During the delivery to the customer, the coffin is enveloped of kraft paper or cloth because tradition wants work to be revealed only at the time of funeral.
AND ITS MEANING
They often symbolise the dead people’s professions. but also what they did for a living, their hopes, their vices…
Certain shapes, such as a sword or stool coffin, represent regal or priestly insignia with a magical and religious function. Only people with the appropriate status are allowed to be buried in these types of coffins.
Some animals, such as lions, cockerels and crabs can represent clan totems. Similarly, only the heads of the families concerned are permitted to be buried in coffins such as these.
A fisher will be buried in a coffin in the form of fish or in a fishing boat, a professor in a fountain pen balk, etc.
The one who used to ask for a “beer shape “coffin was first not well seen by ghanian…but these years now, it is no more seen as an hard drink person but a person enjoying festivity in life. The ghanaian who asked the bottle of coke or fruit juice were working in theses companies.
The aspirations of the missing person are reflected by the coffin which is intended for him: the plane for instance was never ordered to bury a pilot, but resides a symbol of distant trips testifying a social success. Same for luxury cars.
Fish are very popular designs–the fishing industry is big here–as are Bibles, the only fantasy coffins allowed in churches in this deeply religious country.
Making the coffins
Fantasy coffins are produced only to order. Carpenters have several apprentices who allow the them to make several coffins simultaneously or all work on a single one in urgent cases.
The coffins are generally made from white light local wood and not very expensive as the wawa or Nyame Dua. It will take two to six weeks to produce the coffin.
The woodworking is done using the simplest tools, without the aid of electrical ones.
Building is more or less complex according to the form of the model, the desired level of details.
The coffins of cylindrical or approached form (fish, mammals, fountain pen) are accomplished as a model of subject without worries of the opening intended to accept the body. This one will be later cut up.
The painting of the figural coffins can take up to two days to finish and are painted by the head of the workshop, local sign writers…. who usually decide together the coffin’ s patterns and colours.

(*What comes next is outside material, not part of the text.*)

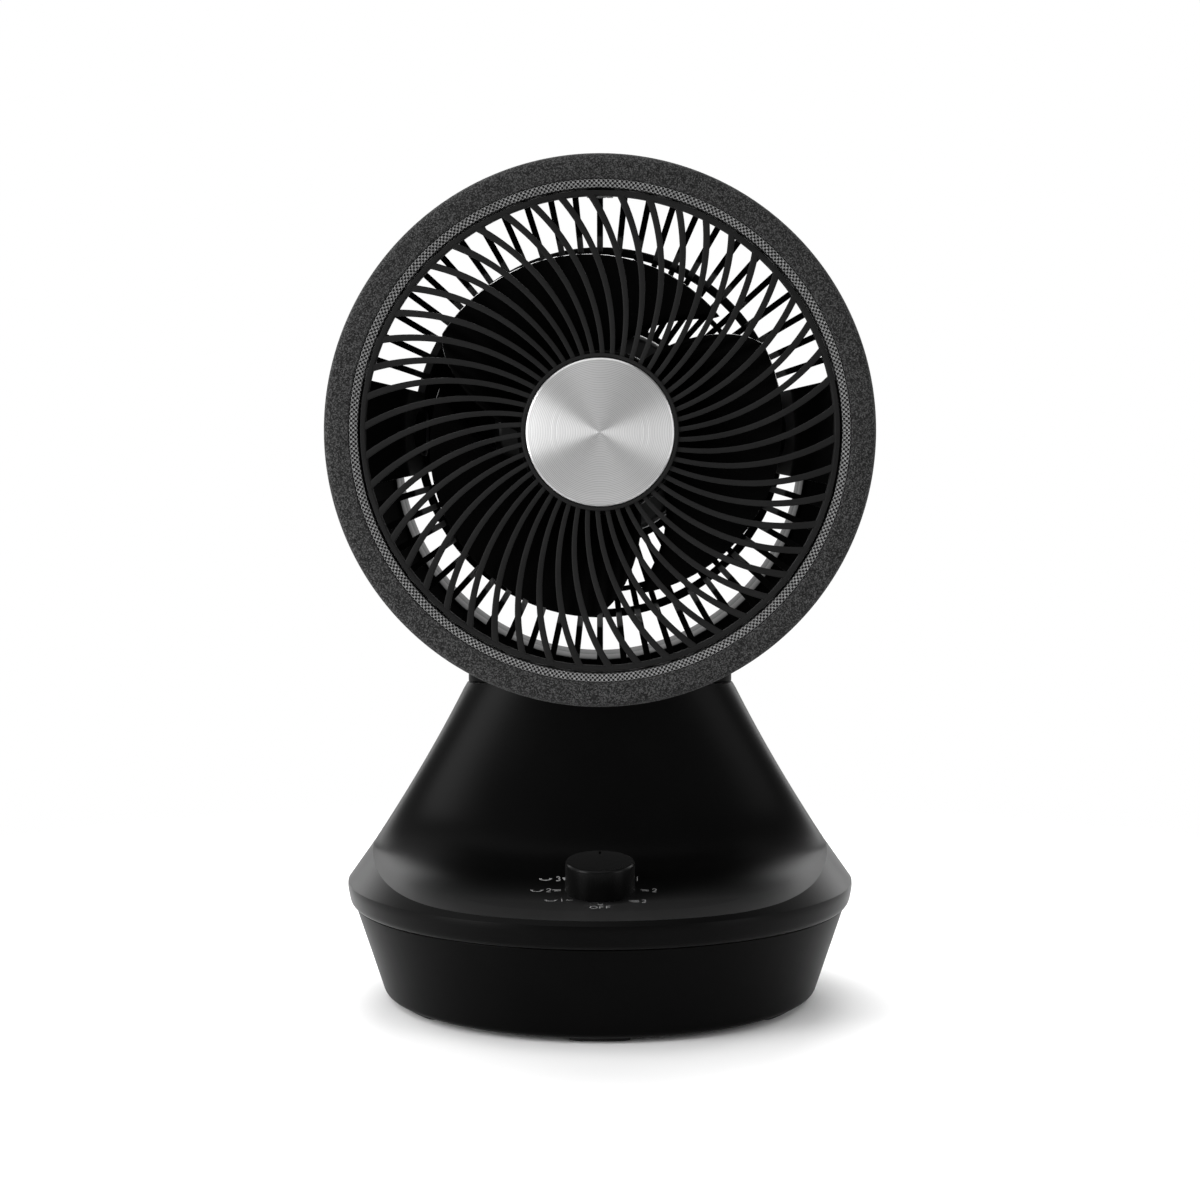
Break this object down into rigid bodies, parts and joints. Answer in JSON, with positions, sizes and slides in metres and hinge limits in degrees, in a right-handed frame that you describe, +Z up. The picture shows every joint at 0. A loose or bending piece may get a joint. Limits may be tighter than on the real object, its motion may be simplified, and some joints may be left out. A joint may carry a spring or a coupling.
{
  "type": "air circulator fan",
  "caption": "Table-top air circulator: a round fabric-edged fan head with a curved-rib grille tilts in a U-shaped yoke that swings on a round base with a control knob.",
  "frame": {"origin": "on the table surface, under the vertical axis of the round base, about which the yoke swings", "axes": "+Z up, -Y towards the front of the fan, +X towards its right as seen from the front"},
  "size_m": [0.25, 0.2464, 0.399],
  "materials": {
    "fabric_mesh": "heathered dark grey woven cloth",
    "trim_weave": "coarse black and grey woven band",
    "satin_plastic": "black, fine moulded satin",
    "gloss_plastic": "black, smooth moulded gloss",
    "matt_plastic": "black, plain matt moulding",
    "spun_aluminium": "spun, with fine concentric lines",
    "steel": "zinc-plated",
    "rubber": "matt moulded",
    "natural_nylon": "natural, waxy",
    "light_plastic": "light grey moulding",
    "circuit_board": "green solder mask"
  },
  "bodies": {
    "base": {"base_tub": "satin_plastic", "cord_inlet": "rubber", "top_cover": "satin_plastic", "control_board": "circuit_board", "run_capacitor": "light_plastic", "foot_1": "rubber", "foot_2": "rubber", "foot_3": "rubber", "foot_4": "rubber", "foot_5": "rubber", "foot_6": "rubber", "base_screw_1": "steel", "base_screw_2": "steel", "base_screw_3": "steel", "base_screw_4": "steel", "switch_body": "matt_plastic", "switch_nut": "steel", "swing_motor": "steel", "swing_motor_screw_1": "steel", "swing_motor_screw_2": "steel", "swivel_washer": "natural_nylon"},
    "knob": {"control_knob": "satin_plastic", "knob_shaft": "natural_nylon"},
    "pinion": {"swing_pinion": "natural_nylon"},
    "yoke": {"swivel_spindle": "steel", "spindle_gear": "natural_nylon", "spindle_clip": "steel", "yoke_front": "satin_plastic", "yoke_rear": "satin_plastic", "yoke_screw_1": "steel", "yoke_screw_2": "steel", "yoke_screw_3": "steel", "yoke_screw_4": "steel", "tilt_bush_left": "natural_nylon", "tilt_bush_right": "natural_nylon"},
    "head": {"tilt_pin_left": "steel", "tilt_pin_right": "steel", "tilt_nut_left": "steel", "tilt_nut_right": "steel", "fabric_ring": "fabric_mesh", "ring_frame": "matt_plastic", "trim_band": "trim_weave", "front_grille": "satin_plastic", "badge": "spun_aluminium", "grille_clip": "light_plastic", "rear_grille": "satin_plastic", "motor_housing": "matt_plastic", "fan_motor": "steel", "motor_screw_1": "steel", "motor_screw_2": "steel", "motor_screw_3": "steel", "motor_screw_4": "steel"},
    "impeller": {"impeller": "gloss_plastic", "motor_shaft": "steel", "impeller_nut": "matt_plastic"}
  },
  "joints": [
    {"name": "yoke_swing", "type": "hinge", "parent": "base", "child": "yoke", "pos_m": [0, 0, 0.153], "axis": [0, 0, 1], "range_deg": [-35, 35]},
    {"name": "pinion_spin", "type": "hinge", "parent": "base", "child": "pinion", "pos_m": [0.0243, 0, 0.142], "axis": [0, 0, 1], "range_deg": [-105, 105]},
    {"name": "head_tilt", "type": "hinge", "parent": "yoke", "child": "head", "pos_m": [0, 0, 0.274], "axis": [-1, 0, 0], "range_deg": [0, 90]},
    {"name": "blade_spin", "type": "hinge", "parent": "head", "child": "impeller", "pos_m": [0, -0.052, 0.274], "axis": [0, 1, 0], "continuous": true},
    {"name": "knob_turn", "type": "hinge", "parent": "base", "child": "knob", "pos_m": [0, -0.069, 0.06062], "axis": [0, -0.1392, 0.9903], "range_deg": [-180, 180]}
  ],
  "couplings": [
    {"joint": "pinion_spin", "follows": "yoke_swing", "ratio": -3}
  ]
}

One shop may produce 20 coffins by months. There are about 10 in Accra.
In a country where many people live on barely $2 a day, no expense is spared for the most important part of life: death. With prestige riding on the size and extravagance of the funeral, family members collect, borrow, and donate money to send their loved ones off to the afterlife in style. Funerals can cost up to a year’s salary.

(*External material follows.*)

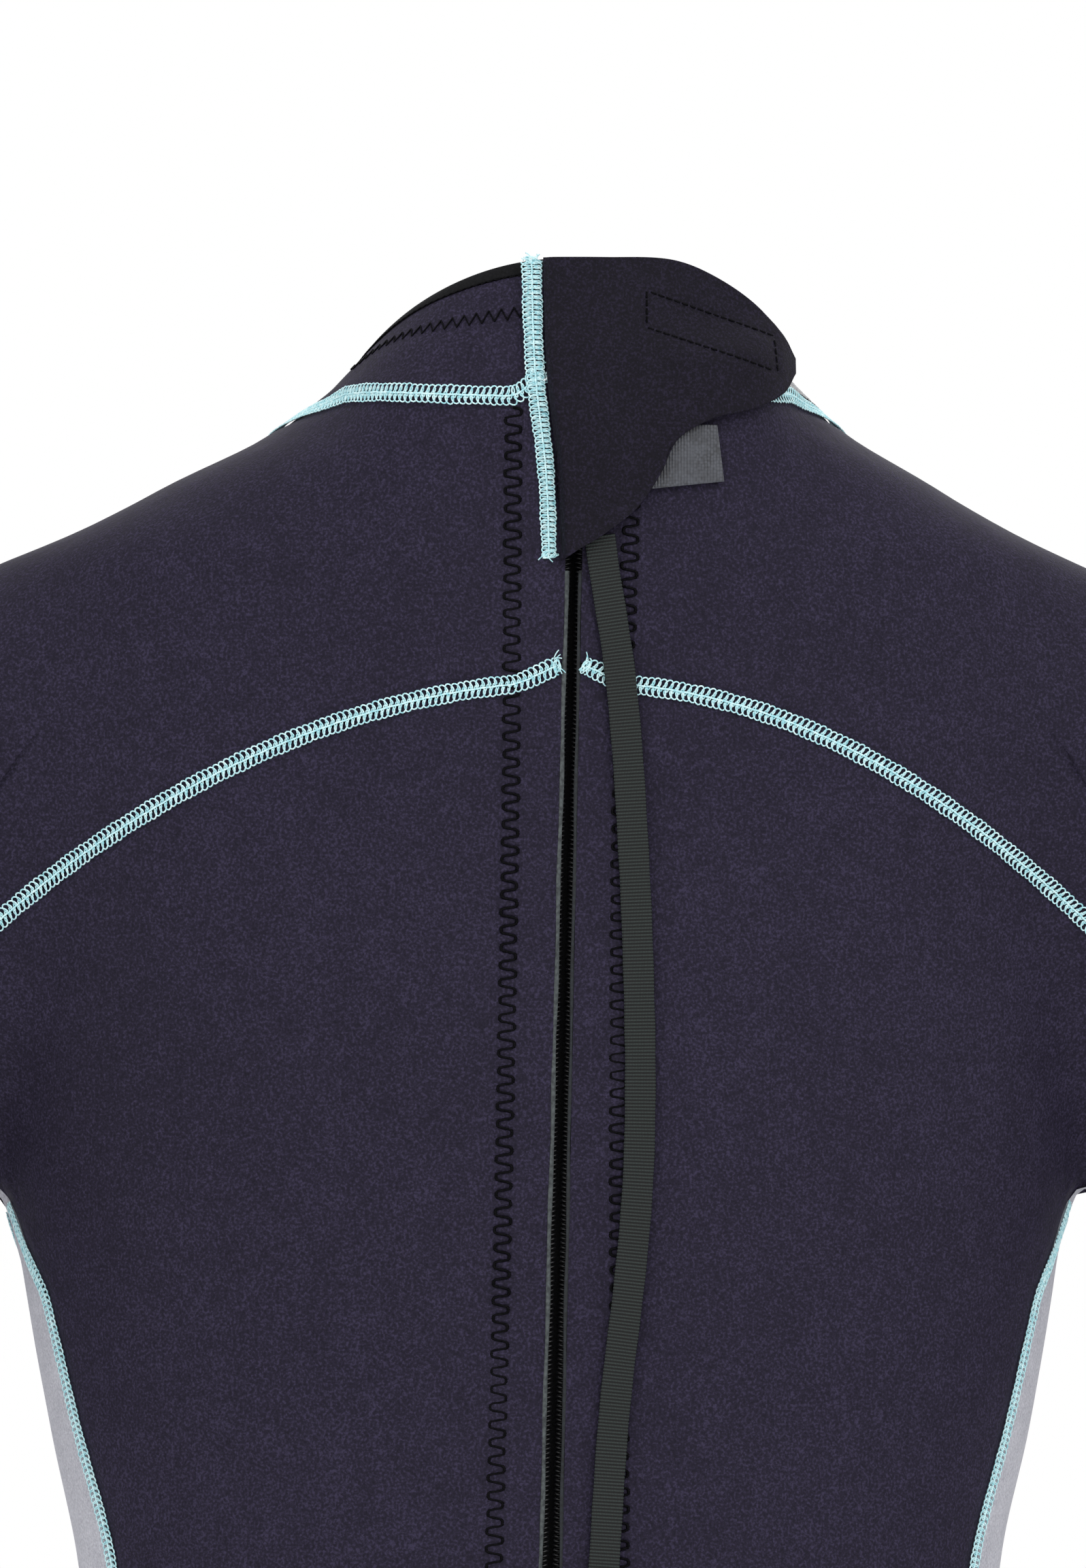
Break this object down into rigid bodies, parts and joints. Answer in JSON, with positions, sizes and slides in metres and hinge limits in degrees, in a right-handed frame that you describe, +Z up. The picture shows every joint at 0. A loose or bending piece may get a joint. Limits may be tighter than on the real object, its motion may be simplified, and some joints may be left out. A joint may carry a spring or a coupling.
{
  "type": "full wetsuit",
  "caption": "Full-length back-zip wetsuit of sewn neoprene panels, with a zip, a pull leash and a collar flap that lifts.",
  "frame": {"origin": "middle of the neck opening at the height of the neck seam", "axes": "+Z up, -Y out of the zipped back, +X to the wearer's right"},
  "size_m": [0.8602, 0.2554, 1.465],
  "materials": {
    "navy_foam": "fine knit over neoprene foam, matte, very dark navy",
    "grey_foam": "fine knit over neoprene foam, matte, light grey",
    "black_foam": "smooth black neoprene",
    "thread": "pale cyan flatlock stitching",
    "zip_tape": "woven black tape",
    "zip_coil": "moulded black nylon coil",
    "zip_metal": "black lacquered",
    "webbing": "ribbed dark green-black webbing",
    "hook_and_loop": "grey hook and loop tape"
  },
  "bodies": {
    "suit": {"ankle_seal_left": "black_foam", "ankle_seal_right": "black_foam", "arch_seam_left": "thread", "arch_seam_right": "thread", "back_panel_left": "navy_foam", "back_panel_right": "navy_foam", "collar_band": "navy_foam", "collar_hem": "navy_foam", "flap_seam": "thread", "front_panel": "navy_foam", "knee_pad_left": "black_foam", "knee_pad_right": "black_foam", "leg_back_left": "navy_foam", "leg_back_right": "navy_foam", "leg_back_seam_left": "thread", "leg_back_seam_right": "thread", "leg_front_left": "navy_foam", "leg_front_right": "navy_foam", "leg_side_left": "grey_foam", "leg_side_right": "grey_foam", "loop_patch": "hook_and_loop", "neck_seam": "thread", "raglan_seam_left": "thread", "raglan_seam_right": "thread", "shoulder_panel_left": "navy_foam", "shoulder_panel_right": "navy_foam", "side_back_seam_left": "thread", "side_back_seam_right": "thread", "side_front_seam_left": "thread", "side_front_seam_right": "thread", "side_panel_left": "grey_foam", "side_panel_right": "grey_foam", "sleeve_panel_left": "navy_foam", "sleeve_panel_right": "navy_foam", "underarm_panel_left": "grey_foam", "underarm_panel_right": "grey_foam", "wrist_seal_left": "black_foam", "wrist_seal_right": "black_foam", "zip_bottom_stop": "zip_metal", "zip_coil_left": "zip_coil", "zip_coil_right": "zip_coil", "zip_guard": "navy_foam", "zip_tape_left": "zip_tape", "zip_tape_right": "zip_tape"},
    "zip_slider": {"zip_slider": "zip_metal"},
    "zip_pull": {"zip_pull_tab": "zip_metal", "zip_leash": "webbing", "leash_end": "webbing"},
    "collar_flap": {"collar_flap": "navy_foam", "hook_patch": "hook_and_loop", "keeper_tab": "hook_and_loop"}
  },
  "joints": [
    {"name": "zip_slide", "type": "slide", "parent": "suit", "child": "zip_slider", "axis": [-0.025, -0.0723, -0.9971], "range_m": [0, 0.52]},
    {"name": "zip_pull_swing", "type": "hinge", "parent": "zip_slider", "child": "zip_pull", "pos_m": [0.00999, -0.08611, -0.024], "axis": [0, -0.9974, 0.0724], "range_deg": [-8, 8]},
    {"name": "collar_flap_lift", "type": "hinge", "parent": "suit", "child": "collar_flap", "pos_m": [0.005, -0.08995, -0.054], "axis": [0.0722, -0.0722, -0.9948], "range_deg": [0, 95]}
  ]
}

ERIC COFFIN EXHIBITIONS ABROAD
Eric’s grandfather was the one who had the idea of such coffin, first for himself and then it spread in all the villages around …until Accra.
Now Eric is proud to open one more studio in Kumasi this year 2016.
In 2009, he was asked to participate in a moovie for coca cola ads for Spain to explain ghanaian coffins can see on youtube the Coca cola coffin TV ad.
Since then, he travelled a lots and still makes exhibition all over the world : in Russia in 2010’s (he did a Vodka bottle ;), Korea …. he sells one for $5000 to $10000 dollars now but it takes him a month to create it himself alone in the host country !
Eric also wants to deliver “messages” to people thanks to its fantasy coffin :
For exemple, in the US, in 2011, he created a coffin in shape of a gun, and they cut it in 2 during the exhibition to show and ask people to stop violence.
Another one was to preserve environment : it was a “fish coffin” with plastics inside. Plastic kills fish when they eat that in the sea…and coffin means death of course..
A very symbolic art !
The coffins cost between $300 and $1000 for ghanaian defunt with trees from kumasi uch as “wawa”and galeries or museums buy coffins up for $10,000 with wood from mahogany or “emery” wood.
Last Eric ideas for a tourist gift:
Recently, ghanaian have recognized the quirkiness of their coffins design and have reacreated them in gift size for tourists.
There is now a roaring trade in the smaller version !
Hope that if you come one day in Ghana, you will take time to discover this art with fantasy ghanaian coffins and talk to Eric in his coffins workshop !
4 thoughts on “Ghanaian fantasy coffins”
wow incredible and what an amazing way to remember someone but at the same time sad they spend so much of what little money they have on it
Yes you are so right… but for them it is still life… traditions are traditions…
voilà qui montre l’esprit créatif des ghanéens. Très interessant.